Last week, William and Kate the Duke and Duchess of Cambridge called in the lawyers after Tatler magazine put out a profile of the duchess claiming she was "exhausted and trapped" and working as hard as a "top CEO" after the hasty exit of Harry and Meghan the Duke and Duchess of Sussex.
The story also revived the image of Kate's mother Carole Middleton as a social climbing arriviste with particularly gauche taste.
The Cambridges, in turn, sent the society bible a letter demanding they remove the story from their website, with a royal source telling the Mail on Sunday that the story was "cruel … sexist and woman-shaming."
Meanwhile, another Sussex-related crisis could be looming on the horizon.
In August, a biography of the duo, called Finding Freedom, by two journalists sympathetic to the couple will hit shelves, with speculation this book will be the modern-day, bombshell equivalent to Andrew Morton's bombshell Diana: Her True Story.

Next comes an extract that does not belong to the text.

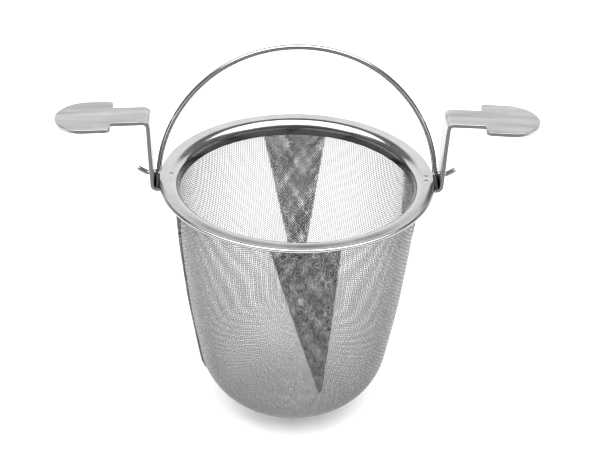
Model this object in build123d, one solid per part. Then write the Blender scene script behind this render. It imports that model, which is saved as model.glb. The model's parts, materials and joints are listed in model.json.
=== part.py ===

Here's the thing though: Even if the book proves to be nothing but a recitation of Harry and Meghan's crowd-charming ways and good works, its most outrageous revelation that the duchess sometimes forgets to recycle, it will still totally and utterly consume the world's press, sucking up all the media oxygen.
Taken all together, the prevailing image right now is of various embattled Windsors all haring off in different directions to try and win their own PR battles.
And this sets the stage for what could be a worrying precedent – if there is one thing that represents a threat to the monarchy it is unchecked, wilful individualism.
The very institution itself is meant to stand for stability and strength, projecting an aura of dependability and unity, not become a byword for family melodrama.
The rest of the family will likely call or Zoom the nonagenarian to wish him them best, at which point they will have plenty of time to get back on to their lawyers.